I soldati invece si accostano, sono abituati a fare il lavoro sporco, tra i potenti, la folla e i malfattori. Hanno le stesse parole di derisione dei capi, da cui dipendono, ma offrono il ristoro dell’aceto al condannato (cfr. Sal 69,22). Un po’ ci assomigliano, attratti come siamo dal Signore ma infastiditi disgustati dalla croce, quando ci tocca e ci coinvolge.


«Costui è il re dei Giudei»

L’immagine che il vangelo descrive è quella della vittoria della religione ufficiale rappresentata dal sinedrio, che Gesù aveva messo in dubbio; la giustizia è soverchiata dal potere militare, mentre il popolo assiste inerme allo spettacolo dell’accanimento su colui che perde. Gesù è inchiodato sulla croce, sottoposto alla pena degli schiavi colpevoli di reati infamanti, beffeggiato dai soldati, insultato anche da chi aveva meritato quella pena ed è inchiodato accanto a lui.

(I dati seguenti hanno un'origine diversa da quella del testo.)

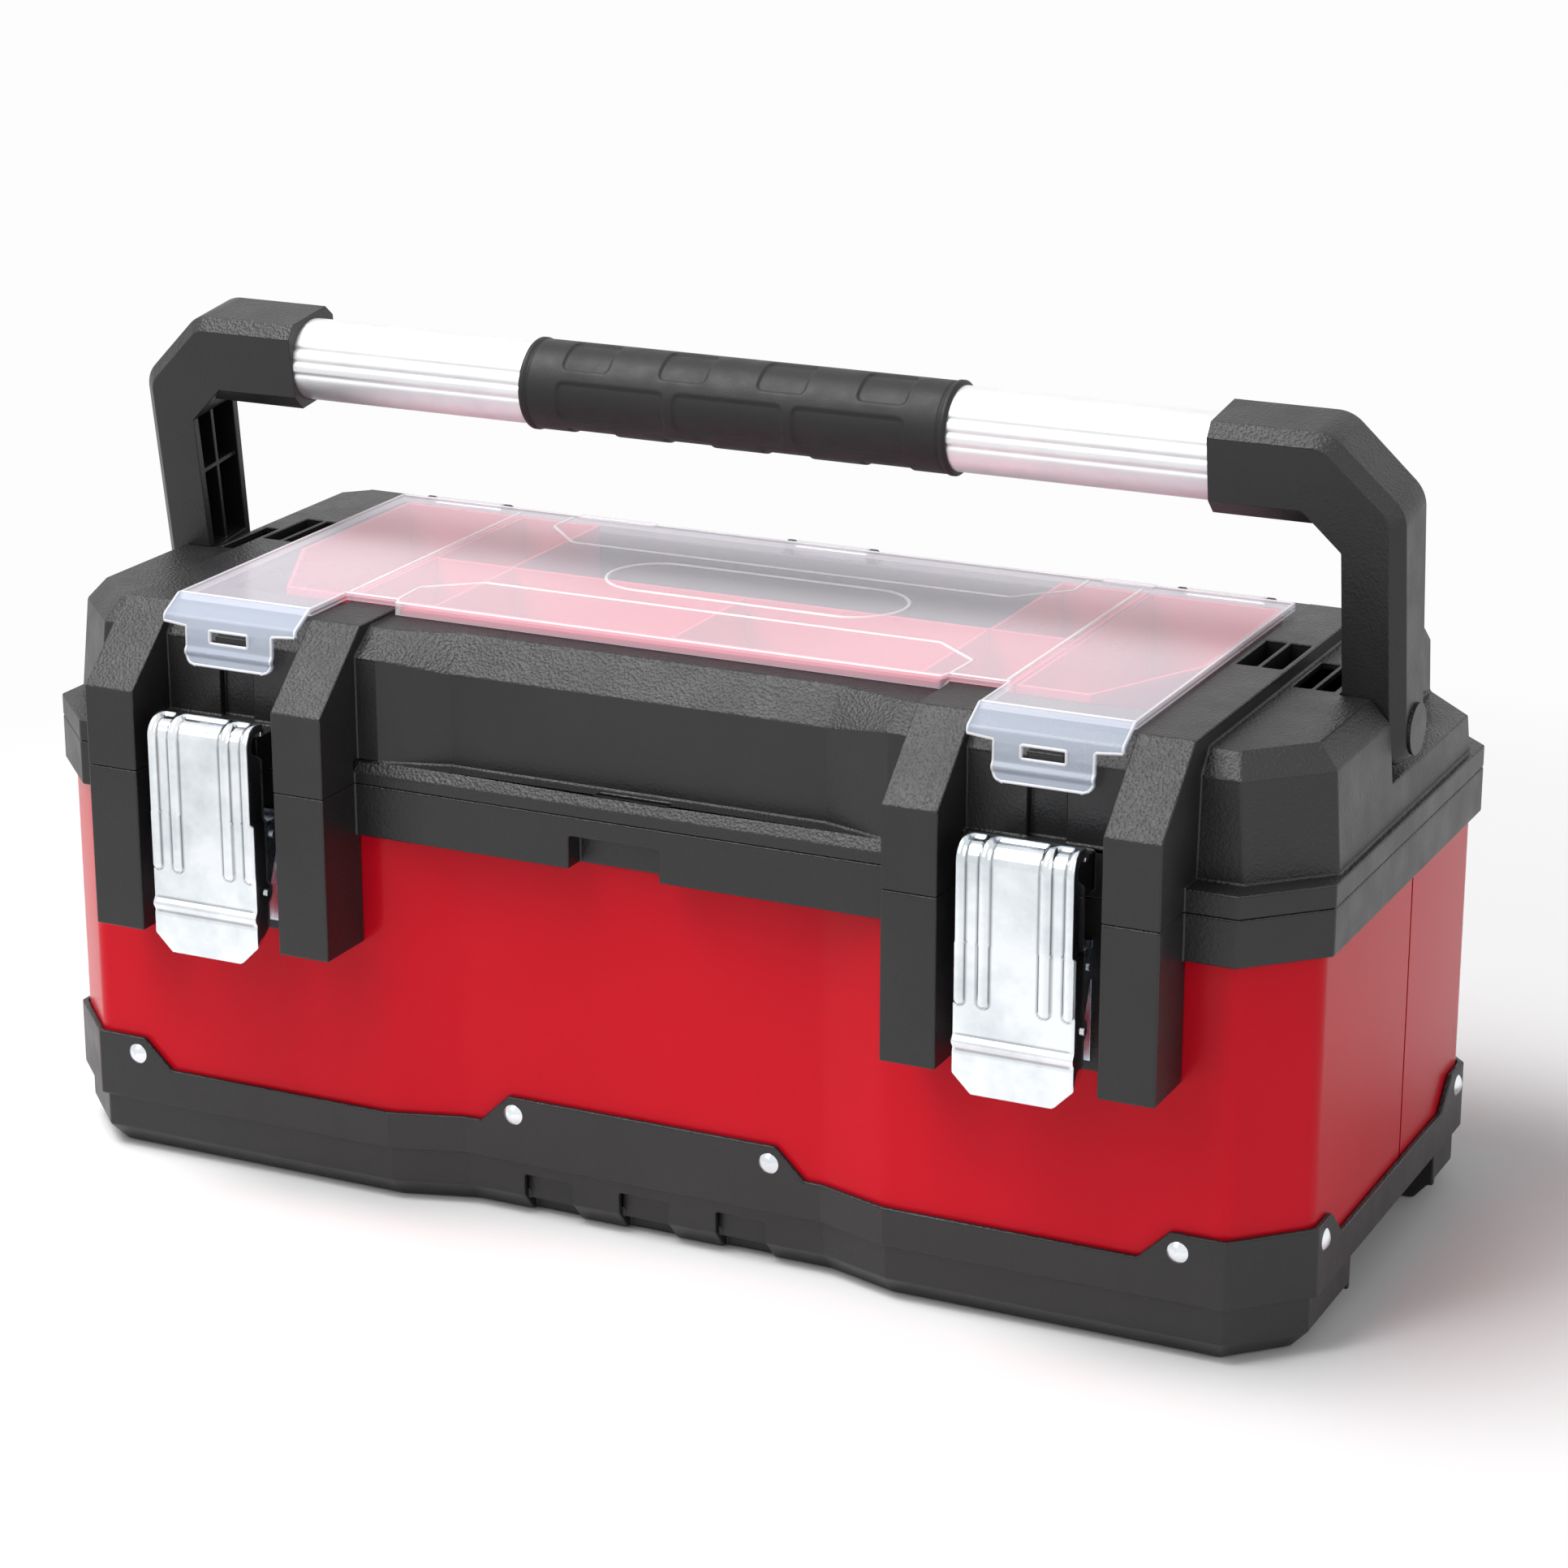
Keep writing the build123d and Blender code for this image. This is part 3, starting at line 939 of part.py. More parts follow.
def handle_grip():
    """Rubber sleeve with a raised collar at each end."""
    grip = rod(GRIP_R, -GRIP_HALF, GRIP_HALF, 0, TUBE_S)
    for side in SIDES:
        x0, x1 = span(side, GRIP_HALF - GRIP_COLLAR, GRIP_HALF)
        grip += rod(GRIP_COLLAR_R, x0, x1, 0, TUBE_S)
    return on_handle(grip - rod(TUBE_R, -GRIP_HALF, GRIP_HALF, 0, TUBE_S))


def pivot_cap(side):
    x0, x1 = span(side, ARM_OUTER_X, ARM_OUTER_X + PIVOT_CAP_H)
    return on_handle(rod(PIVOT_CAP_R, x0, x1, 0, 0))


# ---------------------------------------------------------------- latch pieces
def latch_bracket(x):
    """Zinc-plated bracket on the latch pad, with two ears for its pin."""
    back = RIM_FRONT_Y
    face = back - BRACKET_SHEET
    bracket = block(x - BRACKET_HALF, x + BRACKET_HALF, face, back, BRACKET_LOW, BRACKET_HIGH)
    for side in SIDES:
        x0, x1 = sorted((x + side * BRACKET_HALF, x + side * (BRACKET_HALF - BRACKET_SHEET)))
        ear = block(x0, x1, BRACKET_Y, back, BRACKET_Z - BRACKET_EYE_R * 2, BRACKET_Z + BRACKET_EYE_R)
        ear += rod(BRACKET_EYE_R, x0, x1, BRACKET_Y, BRACKET_Z)
        bracket += ear
        bracket -= rod(LATCH_PIN_R, x0, x1, BRACKET_Y, BRACKET_Z)
    return bracket


def latch_bracket_pin(x):
    reach = LINK_HALF + LATCH_PIN_OVER
    return rod(LATCH_PIN_R, x - reach, x + reach, BRACKET_Y, BRACKET_Z)


def link_frame():
    """Plane at the bracket's pin, its local Y pointing along the link to the lever's pin."""
    origin = Vector(0, BRACKET_Y, BRACKET_Z)
    along = Vector(0, LEVER_AXIS_Y, LEVER_AXIS_Z) - origin
    return along


def latch_link(x):
    """U-shaped link: two side arms and a web between them."""
    along = link_frame()
    length = along.length
    angle = math.degrees(math.atan2(along.Y, -along.Z))
    link = None
    for side in SIDES:
        x0, x1 = sorted((side * LINK_HALF, side * (LINK_HALF - LINK_SHEET)))
        arm = block(x0, x1, -LINK_EYE_R, LINK_EYE_R, -length, 0)
        arm += rod(LINK_EYE_R, x0, x1, 0, 0) + rod(LINK_EYE_R, x0, x1, 0, -length)
        link = arm if link is None else link + arm
    middle = -length * 0.62
    link += block(-LINK_HALF, LINK_HALF, -LINK_EYE_R, LINK_SHEET - LINK_EYE_R,
                  middle - LINK_WEB_HALF / 2, middle + LINK_WEB_HALF / 2)
    link -= rod(LATCH_PIN_R + RUN_GAP, -LINK_HALF, LINK_HALF, 0, 0)
    link -= rod(LATCH_PIN_R + RUN_GAP, -LINK_HALF, LINK_HALF, 0, -length)
    return Pos(x, BRACKET_Y, BRACKET_Z) * Rot(angle, 0, 0) * link


def lever_outline(half, low, high, cut):
    """Front view of the lever plate, its lower corners cut."""
    return [(-half, low + cut), (-half + cut, low), (half - cut, low), (half, low + cut), (half, high), (-half, high)]


def latch_lever(x):
    """Pressed lever plate: curled top, side flanges with ears, finger lip and ribs."""
    front = LEVER_FRONT_Y
    back = front + LEVER_SHEET
    lever = prism(lever_outline(LEVER_HALF, LEVER_LOW, LEVER_CURL_LOW, LEVER_CUT), front, back, Plane.XZ)
    curl = [(front, LEVER_CURL_LOW), (front, LEVER_CURL_LOW + 3), (front + 4.0, LEVER_CURL_TOP)]
    curl += [(LEVER_TIP_Y, LEVER_CURL_TOP), (LEVER_TIP_Y, LEVER_CURL_TOP - LEVER_SHEET)]
    curl += [(back + 3.2, LEVER_CURL_TOP - LEVER_SHEET), (back, LEVER_CURL_LOW + 2), (back, LEVER_CURL_LOW)]
    lever += prism(curl, -LEVER_HALF, LEVER_HALF, Plane.YZ)
    for side in SIDES:
        x0, x1 = sorted((side * LEVER_HALF, side * (LEVER_HALF - LEVER_SHEET)))
        flange = [(back, LEVER_FLANGE_LOW), (back, LEVER_CURL_LOW + 2)]
        flange += [(back + 3.2, LEVER_CURL_TOP - LEVER_SHEET), (LEVER_TIP_Y, LEVER_CURL_TOP - LEVER_SHEET)]
        flange += [(front + LEVER_FLANGE_DEPTH, LEVER_CURL_LOW - 8), (front + LEVER_FLANGE_DEPTH, LEVER_FLANGE_LOW + 6)]
        lever += prism(flange, x0, x1, Plane.YZ)
        lever += rod(LEVER_EAR_R, x0, x1, LEVER_AXIS_Y, LEVER_AXIS_Z)
        lever -= rod(LATCH_PIN_R, x0, x1, LEVER_AXIS_Y, LEVER_AXIS_Z)
        for rib_in in LEVER_RIB_IN:
            x0 = side * (LEVER_HALF - rib_in) - LEVER_RIB_WIDTH / 2
            rib = block(x0, x0 + LEVER_RIB_WIDTH, front - LEVER_RIB_H, front, LEVER_RIB_LOW, LEVER_CURL_LOW)
            lever += chamfer(rib.faces().sort_by(Axis.Y)[0].edges(), LEVER_RIB_H * 0.8)
    lever += rod(LEVER_BEAD_R, -LEVER_HALF, LEVER_HALF, front, LEVER_BEAD_Z)
    return Pos(x, 0, 0) * lever


def latch_lever_pin(x):
    reach = LEVER_HALF + LATCH_PIN_OVER
    return rod(LATCH_PIN_R, x - reach, x + reach, LEVER_AXIS_Y, LEVER_AXIS_Z)


# ---------------------------------------------------------------- tray
def tray_plan(inset, rear_y):
    """The case's plan cut off square at rear_y."""
    points = [p for p in case_plan(inset) if p[1] < 0]
    half = RIM_LENGTH / 2 - inset
    return points + [(half, rear_y), (-half, rear_y)]


def tray_inside():
    """Front and rear of the tray's inside."""
    front = RIM_FRONT_Y + LEDGE_INSET + TRAY_BODY_GAP + TRAY_WALL
    return front, TRAY_REAR_Y - TRAY_FLANGE - TRAY_WALL


def tool_tray():
    """Lift-out tray: flange on the ledge, and a body with the case's cut front corners."""
    low = TRAY_TOP - TRAY_DEPTH
    body_inset = LEDGE_INSET + TRAY_BODY_GAP
    tray = prism(tray_plan(MOUTH_INSET + TRAY_GAP, TRAY_REAR_Y), LEDGE_Z, TRAY_TOP)
    tray += prism(tray_plan(body_inset, TRAY_REAR_Y - TRAY_FLANGE), low, LEDGE_Z)
    return tray - prism(tray_plan(body_inset + TRAY_WALL, tray_inside()[1]), low + TRAY_WALL, TRAY_TOP)


def tray_divider(side):
    """Upright divider between the middle of the tray and one end pocket."""
    front, rear = tray_inside()
    x0, x1 = span(side, TRAY_DIVIDER_X - TRAY_WALL / 2, TRAY_DIVIDER_X + TRAY_WALL / 2)
    return block(x0, x1, front, rear, TRAY_TOP - TRAY_DEPTH + TRAY_WALL, TRAY_TOP)


def tray_grip():
    """Upright spine between the dividers, with a slot for the fingers."""
    middle = sum(tray_inside()) / 2
    y0 = middle - TRAY_GRIP_WALL / 2
    y1 = middle + TRAY_GRIP_WALL / 2
    reach = TRAY_DIVIDER_X - TRAY_WALL / 2
    spine = block(-reach, reach, y0, y1, TRAY_TOP - TRAY_DEPTH + TRAY_WALL, TRAY_TOP)
    half = TRAY_GRIP_LENGTH / 2
    slot_top = TRAY_TOP - TRAY_GRIP_BAR
    return spine - block(-half, half, y0, y1, slot_top - TRAY_GRIP_SLOT, slot_top)


# ---------------------------------------------------------------- write the pieces
def build_all():
    pieces = {
        "base_shell": base_shell(),
        "base_rivets": base_rivets(),
        "tub_front_sheet": tub_half(True),
        "tub_rear_sheet": tub_half(False),
        "body_rim": body_rim(),
        "lid_hinge_pins": lid_hinge_pins(),
        "lid_shell": lid_shell(),
        "cover_hinge_pins": cover_hinge_pins(),
        "handle_pivot_pins": handle_pivot_pins(),
        "organiser_bin_centre": centre_bin(),
        "clear_cover": clear_cover(),
        "handle_tube": handle_tube(),
        "handle_grip": handle_grip(),
        "tool_tray": tool_tray(),
        "tray_grip": tray_grip(),
    }
    for name, side in (("left", -1), ("right", 1)):
        pieces["organiser_bin_" + name] = side_bin(side)
        pieces["handle_arm_" + name] = handle_arm(side)
        pieces["pivot_cap_" + name] = pivot_cap(side)
        pieces["latch_bracket_" + name] = latch_bracket(BAYS[name])
        pieces["latch_bracket_pin_" + name] = latch_bracket_pin(BAYS[name])
        pieces["latch_link_" + name] = latch_link(BAYS[name])
        pieces["latch_lever_" + name] = latch_lever(BAYS[name])
        pieces["latch_lever_pin_" + name] = latch_lever_pin(BAYS[name])
        pieces["tray_divider_" + name] = tray_divider(side)
    return pieces


os.makedirs("parts", exist_ok=True)
for node, shape in build_all().items():
    solids = shape if isinstance(shape, list) else [shape]
    solids = [solid for piece in solids for solid in piece.solids()]
    export_step(Compound(children=solids) if len(solids) > 1 else solids[0], "parts/" + node + ".step")
    print(node, len(solids), "solid(s)")
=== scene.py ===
import bpy
import bmesh
import json
import math
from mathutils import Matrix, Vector


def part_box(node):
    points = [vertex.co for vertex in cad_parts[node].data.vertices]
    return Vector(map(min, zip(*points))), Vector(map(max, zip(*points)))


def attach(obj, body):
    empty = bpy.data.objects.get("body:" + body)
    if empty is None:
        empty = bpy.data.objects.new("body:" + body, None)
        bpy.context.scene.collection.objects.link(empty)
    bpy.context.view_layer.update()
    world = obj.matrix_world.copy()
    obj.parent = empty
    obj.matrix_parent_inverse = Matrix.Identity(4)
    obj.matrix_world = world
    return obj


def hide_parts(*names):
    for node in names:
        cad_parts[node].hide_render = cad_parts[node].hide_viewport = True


# Looks for the toolbox: camera, studio, materials, rounded edges and the pieces that stand for plain CAD solids.
# All in the CAD's own frame: X left to right, -Y towards the viewer, Z up. The numbers of shapes are in mm and are
# turned into Blender's metres by MM; those of the studio and the materials are in metres.
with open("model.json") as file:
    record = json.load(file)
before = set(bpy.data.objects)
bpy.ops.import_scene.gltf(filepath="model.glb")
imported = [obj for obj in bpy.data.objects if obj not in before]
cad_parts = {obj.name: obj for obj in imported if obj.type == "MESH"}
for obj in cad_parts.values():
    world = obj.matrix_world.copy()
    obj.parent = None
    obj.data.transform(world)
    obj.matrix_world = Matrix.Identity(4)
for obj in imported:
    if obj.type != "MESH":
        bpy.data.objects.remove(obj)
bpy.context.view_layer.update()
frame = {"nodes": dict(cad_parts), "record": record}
nodes = frame["nodes"]
MM = 0.001
SIDES = (("left", -1), ("right", 1))
BAY = 175.85                # middle of each latch bay, in mm from the middle of the box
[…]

Su questa descrizione della sconfitta, campeggia sopra tutti la scritta: “Costui è il re dei Giudei”.
Su quella croce, c’è un Re, che ha vissuto ciò che ha detto da sempre: è necessario perdere la propria vita per salvarla (Lc 17,33), bisogna rinunciare a sé stessi e prendere propria croce (Lc 9,23); non si può che benedire coloro che maledicono e pregate per coloro che ci fanno del male (Lc 6,28).


Gesù, ricordati di me

L’altro uomo crocifisso insieme con lui sembra aver compreso il senso della signoria di Gesù: è un malfattore, conosce il male, ne subisce le conseguenze e si rende conto che non ha niente a che vedere con questo re debole, che non ha fatto nulla di male. Quest’uomo ha capito che la potenza di questo re (e di Dio) sta proprio nella sua impotenza: non si sostituisce all’uomo, non prende decisioni, non emana leggi, non ha soldati o giudici per riorganizzare e sistemare i regni dell’uomo. Non si occupa direttamente dei nostri problemi, non elimina neppure la sofferenza ma la condivide, come condivide le conseguenze del peccato. È lì confuso con i malfattori appeso con loro alla croce. Questa è la Buona Notizia. Contrariamente al pensiero comune, proprio perché non salva se stesso che salva gli altri. Quel malfattore che ha capito quanto amore c’è in chi gli sta accanto non chiede nulla, semplicemente si affida a Gesù… soltanto ad un suo ricordo: “ricordati di me”.
Se il vangelo di Luca è quello che esalta la misericordia qui si tocca l’apice, la rivelazione della buona notizia raggiunge il culmine, il mistero dell’incarnazione arriva al compimento e alla sua totale rivelazione: «In verità io ti dico: oggi con me sarai nel paradiso». Il re crocifisso, fattosi compagno nella storia dell’uomo debole e fragile rivela la verità di una comunione con lui che è per sempre.